Rien de surprenant à cela : les compétitions sportives, y compris les Jeux Olympiques, sont utilisées par les nations et les athlètes comme caisses de résonance pour des revendications politiques et sociétales depuis des décennies. Le poing ganté des athlètes afro-américains Tommie Smith et John Carlos, levé contre la ségrégation raciale sur le podium des Jeux Olympiques de Mexico en 1968 est encore dans toutes les têtes. Et si le geste leur avait valu l’exclusion à vie, le Comité International Olympique (CIO) a assoupli les règles au fil des années. 

À l’arrivée du marathon des Jeux Olympiques de Rio en 2016, l’Ethiopien médaillé d’argent Feyisa Lilesa croise les bras au-dessus de sa tête en solidarité avec les manifestants Oromo en Éthiopie, alors opposés à une réquisition de terres par le gouvernement. Loin d’être sanctionné par le CIO, son geste lui permet d’obtenir l’asile politique aux États-Unis.
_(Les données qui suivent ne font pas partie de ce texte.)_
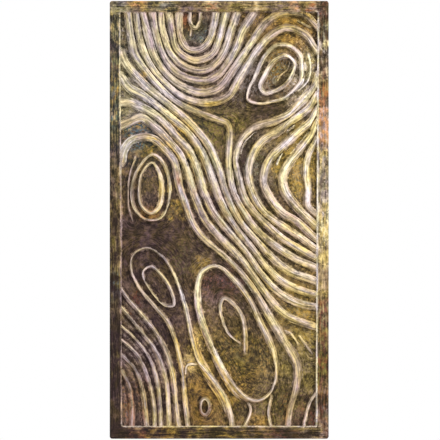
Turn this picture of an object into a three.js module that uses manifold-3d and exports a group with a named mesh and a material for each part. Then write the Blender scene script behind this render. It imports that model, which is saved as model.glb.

Quatre ans plus tard, lors des Jeux Olympiques de Tokyo, plusieurs joueuses de l’équipe américaine de football, dont la capitaine Megan Rapinoe, mettent un genou à terre pour protester contre le racisme et montrer leur soutien au mouvement “black lives matter” aux États-Unis, sans qu’aucune sanction ne tombe. Même chose concernant le plongeur britannique Tom Daley, qui prononce un discours contre l’homophobie après son sacre lors de la même olympiade. 

Le marathonien Feyisa Lilesa passe la ligne des Jeux Olympiques de Rio avec un signe de protestation contre la répression des manifestants en Ethiopie en 2016. Olivier Morin/AFP

 

Il arrive d’ailleurs au CIO lui-même de prendre position. Après le déclenchement de la guerre en Ukraine en février 2022, il bannit les athlètes russes et biélorusses du sport mondial, avant d’en réintégrer quelques uns en décembre 2023, sous réserve qu’ils n’aient pas soutenu la guerre en Ukraine. Le comité a précisé il y a quelques jours que seule une poignée de sportifs de ces nationalités pourrait participer aux Jeux Olympiques de Paris, sous bannière neutre – sans hymne, drapeau ni couleurs. Une décision en forme de statu quo tout de même, puisque l’Ukraine – accompagnée de la Pologne et des Pays baltes – demandait leur exclusion pure et simple.